• Written problem: Each line below should be quoted exactly, please.

• Data block:
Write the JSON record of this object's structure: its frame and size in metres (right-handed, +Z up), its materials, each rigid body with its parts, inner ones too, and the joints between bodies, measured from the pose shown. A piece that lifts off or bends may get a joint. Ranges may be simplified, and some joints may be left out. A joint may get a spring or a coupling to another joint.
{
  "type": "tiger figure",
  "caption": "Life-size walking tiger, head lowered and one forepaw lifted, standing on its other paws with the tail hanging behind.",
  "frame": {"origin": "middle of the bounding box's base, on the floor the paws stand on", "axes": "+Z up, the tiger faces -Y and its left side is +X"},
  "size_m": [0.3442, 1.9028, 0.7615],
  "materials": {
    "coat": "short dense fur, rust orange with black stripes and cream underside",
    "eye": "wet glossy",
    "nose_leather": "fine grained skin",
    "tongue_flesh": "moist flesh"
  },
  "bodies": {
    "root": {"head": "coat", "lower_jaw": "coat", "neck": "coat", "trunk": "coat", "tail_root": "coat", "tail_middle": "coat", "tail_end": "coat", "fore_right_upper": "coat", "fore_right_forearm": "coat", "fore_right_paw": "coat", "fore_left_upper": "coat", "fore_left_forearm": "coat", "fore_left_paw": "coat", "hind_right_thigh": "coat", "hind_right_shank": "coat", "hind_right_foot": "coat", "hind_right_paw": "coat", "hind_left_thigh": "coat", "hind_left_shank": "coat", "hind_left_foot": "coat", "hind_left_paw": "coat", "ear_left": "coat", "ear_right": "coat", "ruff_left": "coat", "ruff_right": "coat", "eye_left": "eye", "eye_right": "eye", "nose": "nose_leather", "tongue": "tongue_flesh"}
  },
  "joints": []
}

• Output of the exercise:
Write the JSON record of this object's structure: its frame and size in metres (right-handed, +Z up), its materials, each rigid body with its parts, inner ones too, and the joints between bodies, measured from the pose shown. A piece that lifts off or bends may get a joint. Ranges may be simplified, and some joints may be left out. A joint may get a spring or a coupling to another joint.
{
  "type": "tiger figure",
  "caption": "Life-size walking tiger, head lowered and one forepaw lifted, standing on its other paws with the tail hanging behind.",
  "frame": {"origin": "middle of the bounding box's base, on the floor the paws stand on", "axes": "+Z up, the tiger faces -Y and its left side is +X"},
  "size_m": [0.3442, 1.9028, 0.7615],
  "materials": {
    "coat": "short dense fur, rust orange with black stripes and cream underside",
    "eye": "wet glossy",
    "nose_leather": "fine grained skin",
    "tongue_flesh": "moist flesh"
  },
  "bodies": {
    "root": {"head": "coat", "lower_jaw": "coat", "neck": "coat", "trunk": "coat", "tail_root": "coat", "tail_middle": "coat", "tail_end": "coat", "fore_right_upper": "coat", "fore_right_forearm": "coat", "fore_right_paw": "coat", "fore_left_upper": "coat", "fore_left_forearm": "coat", "fore_left_paw": "coat", "hind_right_thigh": "coat", "hind_right_shank": "coat", "hind_right_foot": "coat", "hind_right_paw": "coat", "hind_left_thigh": "coat", "hind_left_shank": "coat", "hind_left_foot": "coat", "hind_left_paw": "coat", "ear_left": "coat", "ear_right": "coat", "ruff_left": "coat", "ruff_right": "coat", "eye_left": "eye", "eye_right": "eye", "nose": "nose_leather", "tongue": "tongue_flesh"}
  },
  "joints": []
}